Write each line word for word, from the line that contains "Break this object" through the last line of the material below.

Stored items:
-=-=-=-=-

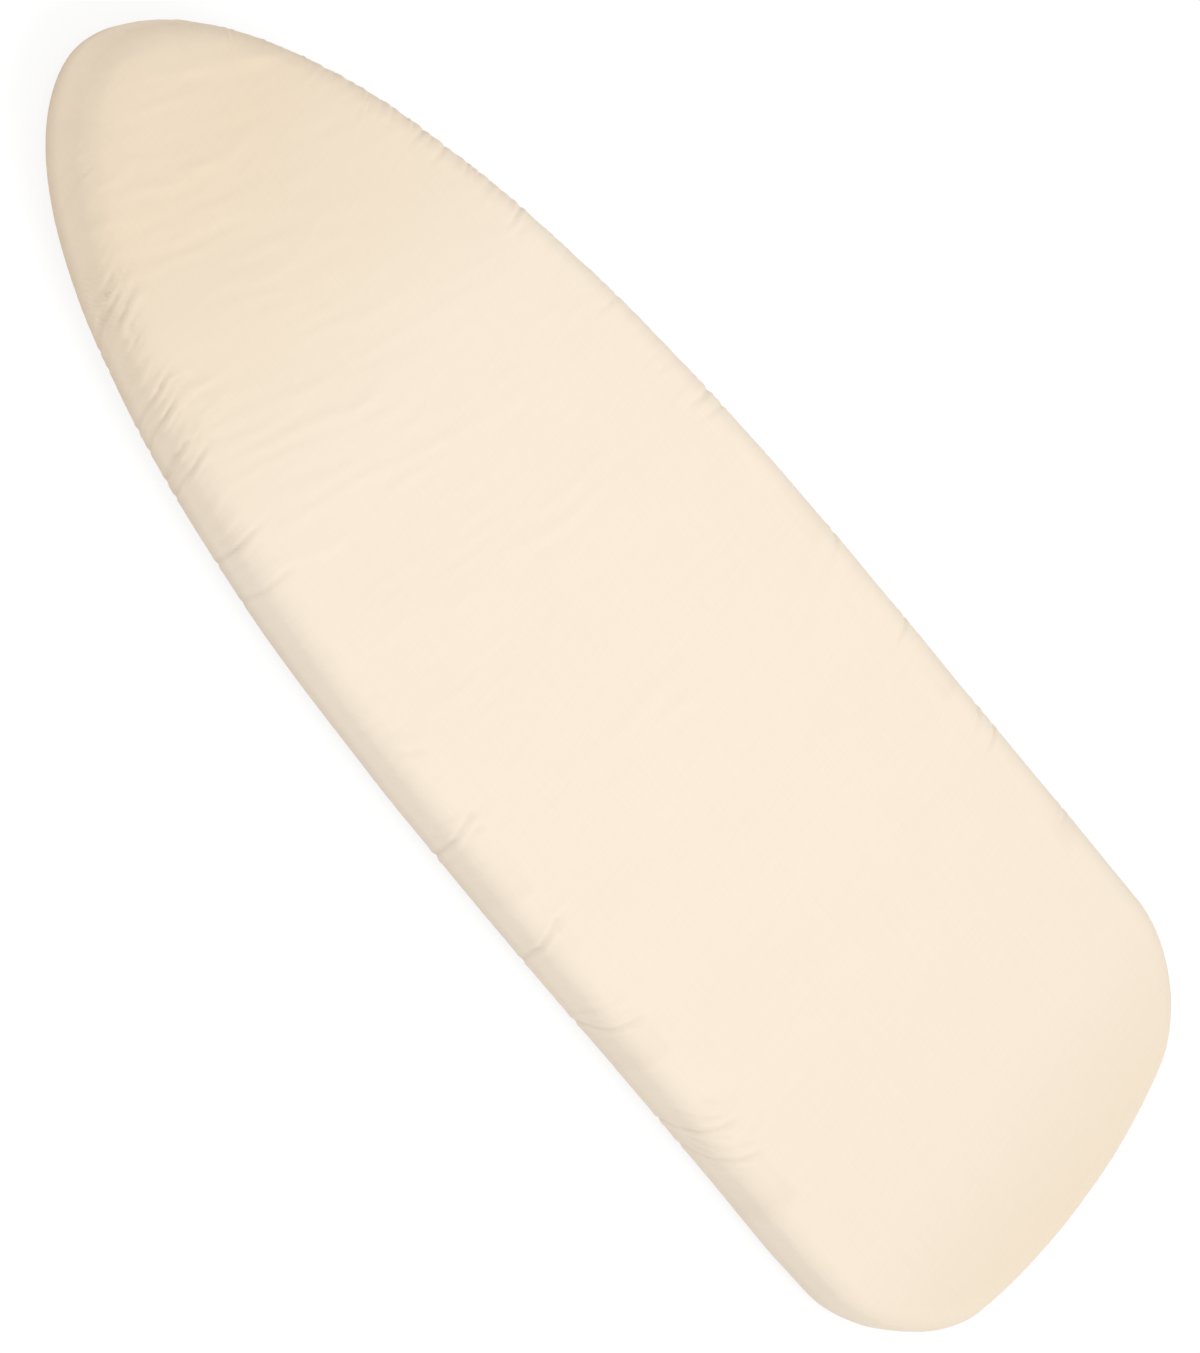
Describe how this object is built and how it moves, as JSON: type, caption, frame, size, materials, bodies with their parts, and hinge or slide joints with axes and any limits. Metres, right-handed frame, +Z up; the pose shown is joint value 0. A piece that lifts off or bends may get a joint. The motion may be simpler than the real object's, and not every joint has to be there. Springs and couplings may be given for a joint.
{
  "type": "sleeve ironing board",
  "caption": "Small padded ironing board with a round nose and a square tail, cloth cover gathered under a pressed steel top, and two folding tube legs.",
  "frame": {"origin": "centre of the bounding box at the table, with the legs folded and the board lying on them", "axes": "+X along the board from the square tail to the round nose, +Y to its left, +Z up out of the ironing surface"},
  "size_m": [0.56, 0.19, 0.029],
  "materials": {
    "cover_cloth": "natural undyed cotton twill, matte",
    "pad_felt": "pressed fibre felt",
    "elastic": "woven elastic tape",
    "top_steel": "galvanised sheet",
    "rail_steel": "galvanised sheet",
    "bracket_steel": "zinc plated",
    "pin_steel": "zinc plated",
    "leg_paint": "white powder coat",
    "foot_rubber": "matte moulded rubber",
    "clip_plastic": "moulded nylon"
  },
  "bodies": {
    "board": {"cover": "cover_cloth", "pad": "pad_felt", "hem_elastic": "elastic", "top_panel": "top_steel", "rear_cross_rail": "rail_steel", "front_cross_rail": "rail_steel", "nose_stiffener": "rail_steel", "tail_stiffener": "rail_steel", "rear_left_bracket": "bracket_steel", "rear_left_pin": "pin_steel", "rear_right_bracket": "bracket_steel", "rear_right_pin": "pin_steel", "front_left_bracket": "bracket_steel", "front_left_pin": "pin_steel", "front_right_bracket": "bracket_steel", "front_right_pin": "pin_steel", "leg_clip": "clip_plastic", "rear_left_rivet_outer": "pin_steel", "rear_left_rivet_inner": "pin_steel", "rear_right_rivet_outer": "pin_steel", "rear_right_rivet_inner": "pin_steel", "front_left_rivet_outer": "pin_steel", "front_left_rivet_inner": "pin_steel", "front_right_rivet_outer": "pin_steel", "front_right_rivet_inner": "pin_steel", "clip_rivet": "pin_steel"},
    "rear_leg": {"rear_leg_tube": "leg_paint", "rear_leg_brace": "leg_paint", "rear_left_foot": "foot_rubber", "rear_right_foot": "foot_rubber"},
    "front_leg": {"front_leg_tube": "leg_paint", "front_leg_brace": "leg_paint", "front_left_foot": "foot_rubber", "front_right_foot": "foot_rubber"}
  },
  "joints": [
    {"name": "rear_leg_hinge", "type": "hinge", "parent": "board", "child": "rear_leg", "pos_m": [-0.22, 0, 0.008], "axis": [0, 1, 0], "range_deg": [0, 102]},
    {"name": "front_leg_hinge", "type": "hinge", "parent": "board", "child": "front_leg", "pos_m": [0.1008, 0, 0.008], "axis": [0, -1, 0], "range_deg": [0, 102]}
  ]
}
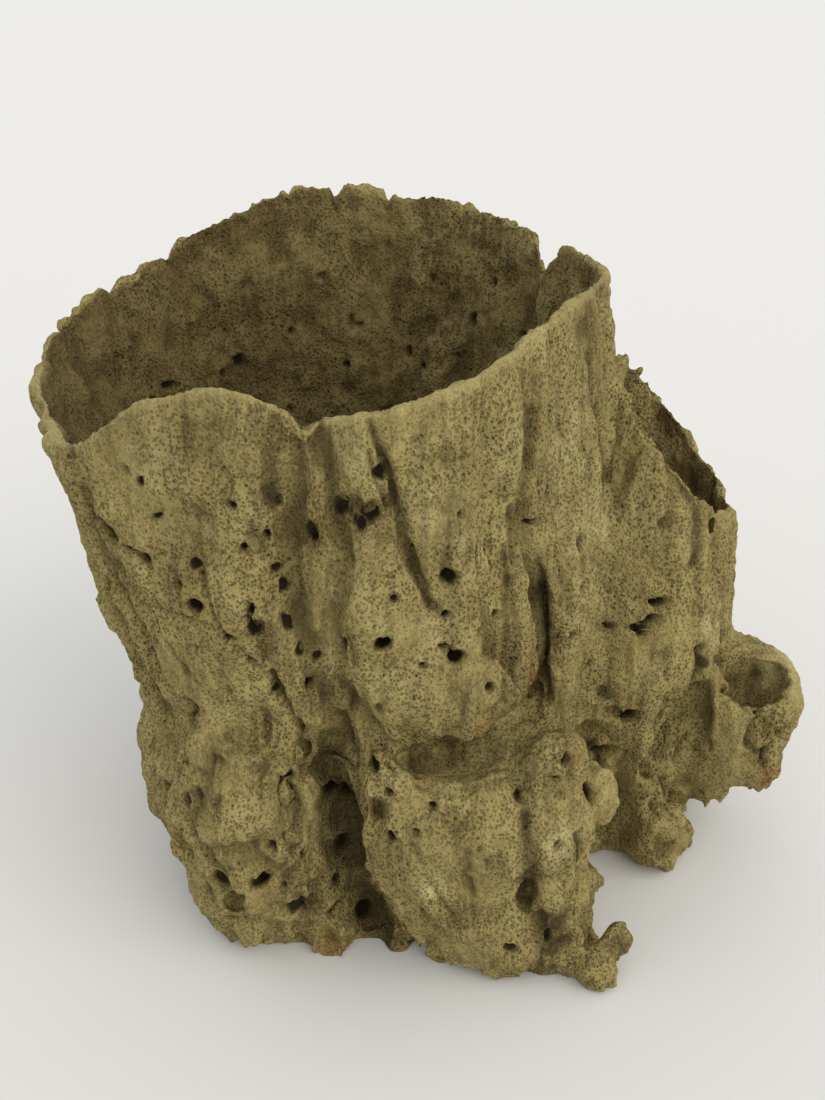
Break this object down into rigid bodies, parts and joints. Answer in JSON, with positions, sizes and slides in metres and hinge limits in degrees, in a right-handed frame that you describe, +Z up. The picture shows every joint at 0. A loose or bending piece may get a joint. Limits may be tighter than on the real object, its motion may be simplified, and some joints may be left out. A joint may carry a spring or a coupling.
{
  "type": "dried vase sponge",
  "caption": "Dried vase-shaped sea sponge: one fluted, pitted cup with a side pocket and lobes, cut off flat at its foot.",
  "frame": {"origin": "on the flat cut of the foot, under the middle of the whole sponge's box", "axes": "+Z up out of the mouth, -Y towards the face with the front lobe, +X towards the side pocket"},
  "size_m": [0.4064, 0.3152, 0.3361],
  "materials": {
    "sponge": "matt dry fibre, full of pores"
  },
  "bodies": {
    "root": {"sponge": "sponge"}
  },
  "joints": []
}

-=-=-=-=-

* [WORKED ANSWER]:
Break this object down into rigid bodies, parts and joints. Answer in JSON, with positions, sizes and slides in metres and hinge limits in degrees, in a right-handed frame that you describe, +Z up. The picture shows every joint at 0. A loose or bending piece may get a joint. Limits may be tighter than on the real object, its motion may be simplified, and some joints may be left out. A joint may carry a spring or a coupling.
{
  "type": "dried vase sponge",
  "caption": "Dried vase-shaped sea sponge: one fluted, pitted cup with a side pocket and lobes, cut off flat at its foot.",
  "frame": {"origin": "on the flat cut of the foot, under the middle of the whole sponge's box", "axes": "+Z up out of the mouth, -Y towards the face with the front lobe, +X towards the side pocket"},
  "size_m": [0.4064, 0.3152, 0.3361],
  "materials": {
    "sponge": "matt dry fibre, full of pores"
  },
  "bodies": {
    "root": {"sponge": "sponge"}
  },
  "joints": []
}